— START OF Data shown —

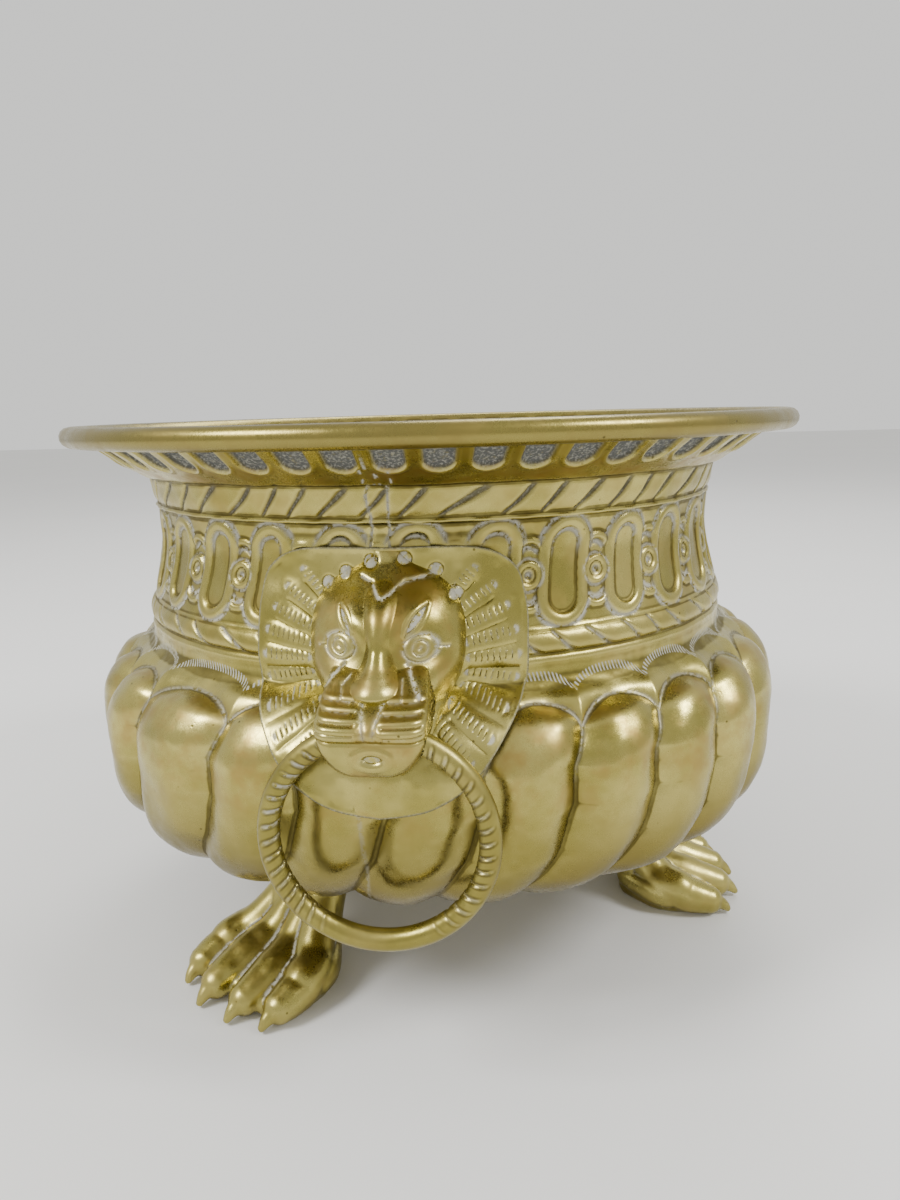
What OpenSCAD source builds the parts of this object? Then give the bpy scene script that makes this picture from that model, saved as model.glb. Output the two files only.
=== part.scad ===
// Footed brass planter pot: seamed sheet wall with a wired rim, base pan,
// two lion masks with ring handles, and three cast paw feet.
// The pot's axis is Z and the paws stand on Z = 0. The masks face -Y and +Y.

/* [Pot] */
// Diameter over the rolled rim
rim_d = 360; // [340:1:380]
// Overall height, floor to the top of the rim
pot_h = 260.5; // [250:0.5:275]
// Diameter of the waist below the rim
neck_d = 279; // [270:1:290]
// Diameter of the belly over its lobes
belly_d = 350; // [345:1:356]
// Height of the sheet floor above the surface it stands on
base_h = 46; // [42:1:50]
// Height of the shoulder, where the lobes end and the neck starts
shoulder_h = 160; // [156:1:164]
// Thickness of the sheet brass
sheet_t = 1.2; // [0.8:0.1:1.6]
// Diameter of the round seam between wall and base pan
pan_d = 140; // [120:2:150]

/* [Rim] */
// Outside diameter of the rolled edge
roll_d = 9.2; // [8:0.1:11]
// Gap between the roll and the iron wire inside it
wire_gap = 0.15; // [0:0.05:0.3]

/* [Ring handles] */
// Mean diameter of the ring
ring_d = 81; // [76:1:86]
// Diameter of the ring's bar
bar_d = 8.5; // [7:0.1:9]
// Distance of the ring's pivot line from the pot's axis
pivot_y = 181; // [180:0.5:183]
// Height of the ring's pivot line
pivot_h = 150.6; // [149:0.2:152]
// Distance between the two holes that the ring enters
pivot_span = 35; // [33:1:37]

/* [Masks] */
// Height of the mask plate's top edge
mask_top = 213; // [211:1:215]
// Height of the mask plate's lowest point
mask_low = 120; // [117:1:124]
// Width of the mask plate
mask_w = 106; // [100:1:110]
// How far the muzzle stands from the pot's axis
muzzle_y = 190.5; // [190:0.5:193]
// Diameter of the ring holes in the muzzle's sides
ring_hole_d = 11.6; // [11:0.1:12]

/* [Feet] */
// Turn of the three feet about the pot's axis
foot_turn = -3.6; // [-10:0.1:10]
// Distance of the longest claw tips from the pot's axis
claw_u = 164; // [160:1:168]
// Width of a paw across its outer toes
paw_w = 72; // [66:1:76]
// Diameter of the rivet that holds each foot
rivet_d = 5; // [4:0.5:6]

/* [Hidden] */
$fn = 96;

fit_gap = 0.1;
spline_steps = 3;
ball_fn = 20;
brass = "#a8924a";
cast_brass = "#b79f57";

rim_r = (rim_d - roll_d) / 2;
rim_z = pot_h - roll_d / 2;
neck_r = neck_d / 2;
belly_r = belly_d / 2;
pan_r = pan_d / 2;
roll_mid = (roll_d - sheet_t) / 2;
roll_start = 150;
roll_end = -120;
wire_r = roll_mid - sheet_t / 2 - wire_gap;

// Lobed belly: radius over belly_r, height over base-to-shoulder height
belly_curve = [
    [0.497, 0.026], [0.64, 0.088], [0.806, 0.171], [0.926, 0.268],
    [0.98, 0.395], [0.997, 0.56], [1, 0.72], [0.986, 0.816],
    [0.949, 0.895], [0.9, 0.952], [0.852, 0.987]
];
// Neck: growth over the waist radius, height over shoulder-to-rim height
neck_curve = [
    [7.5, 0.04], [8.2, 0.12], [6.2, 0.21], [2.6, 0.34], [0.2, 0.47],
    [0.3, 0.58], [1.6, 0.7], [3.2, 0.77]
];
// Flare: outward and down from the rim's centre
flare_curve = [[-28, -17.3], [-20.5, -12.8], [-13.4, -7.8], [-7.6, -3.2]];

belly_span = shoulder_h - base_h;
neck_span = rim_z - shoulder_h;
roll_points = [for (a = [roll_start : -15 : roll_end])
    [rim_r + roll_mid * cos(a), rim_z + roll_mid * sin(a)]];
wall_path = concat(
    smooth(concat(
        [[pan_r, base_h + 1]],
        [for (p = belly_curve) [p[0] * belly_r, base_h + p[1] * belly_span]],
        [for (p = neck_curve) [neck_r + p[0], shoulder_h + p[1] * neck_span]],
        [for (p = flare_curve) [rim_r + p[0], rim_z + p[1]]],
        [roll_points[0]])),
    [for (i = [1 : len(roll_points) - 1]) roll_points[i]]);
pan_path = smooth([[0, base_h], [pan_r / 2, base_h + 0.2], [pan_r, base_h + 1]]);

// Ring geometry: the ring crosses its two holes a little below its top
ring_r = ring_d / 2;
bar_r = bar_d / 2;
ring_drop = sqrt(ring_r * ring_r - pivot_span * pivot_span / 4);

// Face swell: balls [distance from the pot's axis, across, height, radius]
lip_r = 4.5;
lip_side = pivot_span / 2 + 0.5 - lip_r;
face_balls = [
    [muzzle_y - lip_r, lip_side, pivot_h + 6, lip_r],
    [muzzle_y - lip_r, lip_side, pivot_h - 6, lip_r],
    [160, 20, 170, 7],
    [155, 20, 186, 7],
    [148, 12, 196, 7]
];
face_back = 130;
hole_span = pivot_span + 20;

// Paw, pointing along +X: balls [distance from the pot's axis, across, height, radius]
knuckle_u = claw_u - 33;
toe_r = 10;
toe_side = paw_w / 2 - toe_r;
ankle_balls = [[90, 11, 54, 9], [101, 11, 54, 9], [103, 15, 22, 9], [114, 15, 20, 9]];
sole_balls = [[114, 19, 4, 8], [106, 14, 20, 8], [knuckle_u, 0.9 * toe_side, 8, 8.2]];
// Toes: [share of the outer toe's offset, how far the claw is short of the longest]
toes = [[-1, 6], [-0.36, 0], [0.36, 0], [1, 6]];

// Rivets, square to the belly where they pass through it
rivet_r = rivet_d / 2;
rivet_u = 94;
rivet_tilt = 15;
rivet_h = base_h + 5.6;
rivet_head_r = rivet_r * 2.2;
rivet_tail_r = rivet_r * 1.6;
rivet_tail_h = 1.6;
head_gap = 1.4;
head_h = 2;
// Metal left above the foot's core, and the length of shank below it
web_t = 7;
tail_out = 2;
// Core: opened from the sole, narrowing to the rivet's tail
core_u = 112;
core_r = 12;
core_top_r = 8;

function spline_at(a, b, c, d, t) = 0.5 * (2 * b + (c - a) * t
    + (2 * a - 5 * b + 4 * c - d) * t * t
    + (3 * b - a - 3 * c + d) * t * t * t);

function smooth(p) = concat(
    [for (i = [0 : len(p) - 2]) for (s = [0 : spline_steps - 1])
        spline_at(p[max(i - 1, 0)], p[i], p[i + 1], p[min(i + 2, len(p) - 1)],
                  s / spline_steps)],
    [p[len(p) - 1]]);

function heading(p, i) = let (d = p[min(i + 1, len(p) - 1)] - p[max(i - 1, 0)])
    d / norm(d);

// The path moved sideways: positive is to the right of its heading
function beside(p, d) = [for (i = [0 : len(p) - 1])
    let (h = heading(p, i)) p[i] + d * [h[1], -h[0]]];

function reversed(p) = [for (i = [len(p) - 1 : -1 : 0]) p[i]];

// A sheet of thickness t centred on a path
module sheet_outline(p, t) {
    polygon(concat(beside(p, t / 2), reversed(beside(p, -t / 2))));
}

// Everything inside the wall's outer face, grown by g
module pot_solid(g) {
    belly = [for (q = beside(wall_path, sheet_t / 2 + g)) if (q[1] < rim_z - 8) q];
    rotate_extrude()
        polygon(concat([[0, base_h - sheet_t / 2 - g]], belly, [[0, rim_z - 8]]));
}

module body_wall() {
    color(brass) difference() {
        rotate_extrude() sheet_outline(wall_path, sheet_t);
        each_foot() rivet_shank(rivet_r + fit_gap);
    }
}

module base_pan() {
    color(brass) rotate_extrude() intersection() {
        sheet_outline(pan_path, sheet_t);
        square([pan_r + sheet_t, pot_h]);
    }
}

module rim_wire() {
    color("#6b5a4a") rotate_extrude()
        translate([rim_r, rim_z]) circle(wire_r, $fn = 32);
}

// Outline of the mask plate, seen from the front
module mask_outline() {
    half = mask_w / 2;
    side_pts = [[0.62 * half, mask_top], [0.89 * half, mask_top - 7],
                [0.98 * half, mask_top - 20], [half, mask_top - 35],
                [0.98 * half, mask_top - 53], [0.84 * half, mask_top - 67],
                [0.62 * half, mask_top - 81], [0.34 * half, mask_low + 3]];
    curve = smooth(concat([[0, mask_top + 0.5]], side_pts, [[0, mask_low]]));
    polygon(concat(curve, reversed([for (q = curve) if (q[0] > 0) [-q[0], q[1]]])));
}

// Convex swell of the face, with its surface moved in by t
module face_swell(t) {
    hull() for (b = face_balls, side = [-1, 1], y = [b[0], face_back])
        translate([side * b[1], -y, b[2]]) sphere(b[3] - t, $fn = 24);
}

// Repousse mask facing -Y: a plate that follows the wall and a hollow face
module mask() {
    color(cast_brass) difference() {
        union() {
            intersection() {
                difference() {
                    pot_solid(fit_gap + sheet_t);
                    pot_solid(fit_gap);
                }
                rotate([90, 0, 0]) linear_extrude(height = rim_r) mask_outline();
            }
            difference() {
                face_swell(0);
                pot_solid(fit_gap);
            }
        }
        face_swell(sheet_t);
        translate([0, -pivot_y, pivot_h]) rotate([0, 90, 0])
            cylinder(h = hole_span, r = ring_hole_d / 2, center = true);
    }
}

module mask_front() { mask(); }
module mask_back() { rotate([0, 0, 180]) mask(); }

// Closed ring of round bar hanging from its pivot line
module ring() {
    color(brass) translate([0, -pivot_y, pivot_h - ring_drop]) rotate([90, 0, 0])
        rotate_extrude() translate([ring_r, 0]) circle(bar_r, $fn = 48);
}

module ring_front() { ring(); }
module ring_back() { rotate([0, 0, 180]) ring(); }

module each_foot() {
    for (k = [0 : 2]) rotate([0, 0, 120 * k + foot_turn]) children();
}

module at_rivet() {
    translate([rivet_u, 0, rivet_h]) rotate([0, -rivet_tilt, 0]) children();
}

module rivet_shank(r) {
    at_rivet() translate([0, 0, -web_t - tail_out])
        cylinder(h = web_t + tail_out + 3, r = r);
}

// Hull of a list of balls and of their mirror images
module both_sides(balls) {
    hull() for (b = balls, side = [-1, 1])
        translate([b[0], side * b[1], b[2]]) sphere(b[3], $fn = ball_fn);
}

// One toe at offset v, whose claw tip is short of the longest by this much
module toe(v, short) {
    hull() {
        translate([knuckle_u, v, toe_r - 0.7]) sphere(toe_r, $fn = ball_fn);
        translate([knuckle_u + 14 - short / 2, 1.02 * v, 7.5])
            sphere(0.8 * toe_r, $fn = ball_fn);
        translate([claw_u - 3 - short, 1.06 * v, 3]) sphere(3, $fn = ball_fn);
    }
}

// Opening from the sole, where the rivet's tail is peened over
module core() {
    hull() {
        at_rivet() translate([0, 0, -web_t - tail_out - 2])
            cylinder(h = 2, r = core_top_r, $fn = 24);
        translate([core_u, 0, -1]) cylinder(h = 2, r = core_r, $fn = 24);
    }
}

module paw() {
    color(cast_brass) difference() {
        union() {
            both_sides(ankle_balls);
            both_sides(sole_balls);
            for (t = toes) toe(t[0] * toe_side, t[1]);
        }
        translate([0, -pot_h / 2, -20]) cube([rim_d, pot_h, 20]);
        pot_solid(fit_gap);
        rivet_shank(rivet_r + fit_gap);
        core();
    }
}

module paw_at(k) { rotate([0, 0, 120 * k + foot_turn]) paw(); }

module foot_right() { paw_at(0); }
module foot_rear() { paw_at(1); }
module foot_front() { paw_at(2); }

// Head inside the pot, tail peened inside the foot
module rivet() {
    at_rivet() {
        translate([0, 0, -web_t - tail_out]) cylinder(h = web_t + tail_out + 2, r = rivet_r);
        translate([0, 0, head_gap]) cylinder(h = head_h, r1 = rivet_head_r, r2 = rivet_r);
        translate([0, 0, -web_t - tail_out - rivet_tail_h])
            cylinder(h = rivet_tail_h, r = rivet_tail_r);
    }
}

module foot_rivets() { color("#94803f") each_foot() rivet(); }

body_wall();
base_pan();
rim_wire();
mask_front();
mask_back();
ring_front();
ring_back();
foot_right();
foot_rear();
foot_front();
foot_rivets();
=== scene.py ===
"""Looks of a footed brass planter pot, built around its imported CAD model.

Lengths are millimetres until a mesh is made, and angles are degrees about the pot's
axis, Z, counted from +X. The sheet wall, lion masks, rings, paws and pan are new
meshes that stand for the CAD nodes; the wire and the rivets keep their CAD shape.
"""
import math
import bpy
import numpy as np
from mathutils import Matrix, Vector


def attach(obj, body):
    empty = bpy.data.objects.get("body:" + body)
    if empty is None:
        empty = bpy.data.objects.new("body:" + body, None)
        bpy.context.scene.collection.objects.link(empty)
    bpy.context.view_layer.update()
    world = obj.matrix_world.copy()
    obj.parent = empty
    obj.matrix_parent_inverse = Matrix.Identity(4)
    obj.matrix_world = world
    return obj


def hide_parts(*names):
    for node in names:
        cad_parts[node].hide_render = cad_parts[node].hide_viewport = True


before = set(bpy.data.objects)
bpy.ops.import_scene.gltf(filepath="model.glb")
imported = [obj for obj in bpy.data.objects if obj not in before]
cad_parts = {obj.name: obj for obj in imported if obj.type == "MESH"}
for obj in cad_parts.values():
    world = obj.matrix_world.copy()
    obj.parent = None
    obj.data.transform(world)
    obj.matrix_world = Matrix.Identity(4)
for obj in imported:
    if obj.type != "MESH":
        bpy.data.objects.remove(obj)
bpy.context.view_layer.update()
MM = 0.001

# Sizes repeated from the CAD model. Z and H are heights, R are radii
RIM_R = 175.4
RIM_Z = 255.9
NECK_R = 139.5
BELLY_R = 175
BASE_H = 46
SHOULDER_H = 160
PAN_R = 70
PAN_FLAT_R = 35
SHEET = 1.2
ROLL_MID = 4.0
ROLL_START = 150
ROLL_END = -120
GAP = 0.1
PIVOT_Y = 181
PIVOT_H = 150.6
RING_R = 40.5
BAR_R = 4.25
RING_DROP = 36.53
HOLE_R = 5.8
HOLE_SIDE = 9
MASK_TOP = 213.5
MASK_LOW = 120
MASK_HALF = 53
FOOT_TURN = -3.6
FOOT_NAMES = ["foot_right", "foot_rear", "foot_front"]

# The wall's profile: parts of a curve's size for the belly, radius past the neck's and part
# of its height for the neck, and distances from the roll's centre for the flare
BELLY_CURVE = [
    [0.497, 0.026], [0.64, 0.088], [0.806, 0.171], [0.926, 0.268],
    [0.98, 0.395], [0.997, 0.56], [1, 0.72], [0.986, 0.816],
    [0.949, 0.895], [0.9, 0.952], [0.852, 0.987],
]
NECK_CURVE = [
    [7.5, 0.04], [8.2, 0.12], [6.2, 0.21], [2.6, 0.34], [0.2, 0.47],
    [0.3, 0.58], [1.6, 0.7], [3.2, 0.77],
]
FLARE_CURVE = [[-28, -17.3], [-20.5, -12.8], [-13.4, -7.8], [-7.6, -3.2]]

# Mesh density: columns round the pot, row spacing up each part of the wall, and the number
# of outer rows to one inner row
COLUMNS = 1440
BELLY_STEP = 1.1
NECK_STEP = 0.7
ROLL_STEP = 0.6
INNER_SKIP = 3


def smoothstep(x, low, high):
    """0 below low, 1 above high, and smooth between them; low may be above high."""
    t = np.clip((x - low) / (high - low), 0, 1)
    return t * t * (3 - 2 * t)


def bell(x, width):
    """1 at x = 0, falling away over about width."""
    return np.exp(-((x / width) ** 2))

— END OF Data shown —

**Directive:** Quote exactly the opening line of the material above and every line after it, up to and including the line that contains "face -Y and +Y.".

**Response below:**
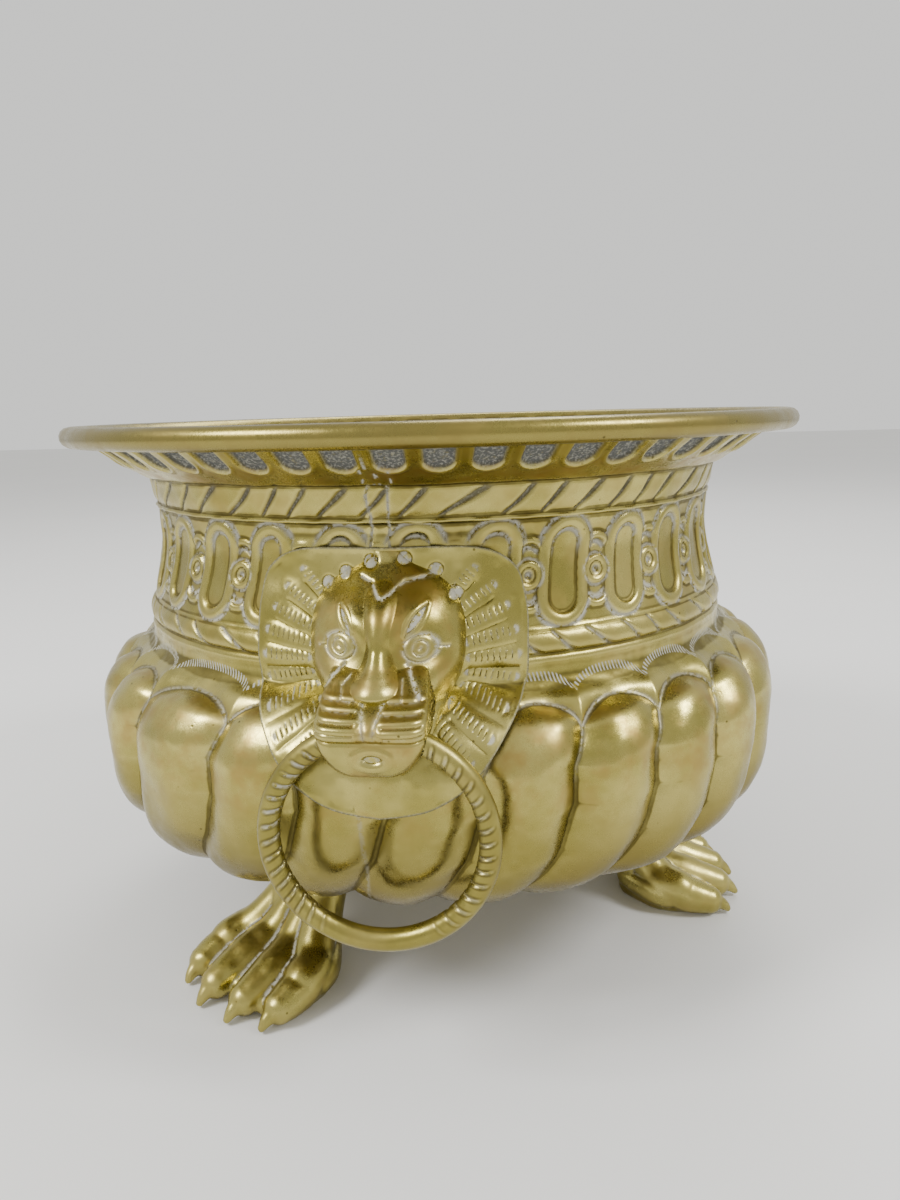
What OpenSCAD source builds the parts of this object? Then give the bpy scene script that makes this picture from that model, saved as model.glb. Output the two files only.
=== part.scad ===
// Footed brass planter pot: seamed sheet wall with a wired rim, base pan,
// two lion masks with ring handles, and three cast paw feet.
// The pot's axis is Z and the paws stand on Z = 0. The masks face -Y and +Y.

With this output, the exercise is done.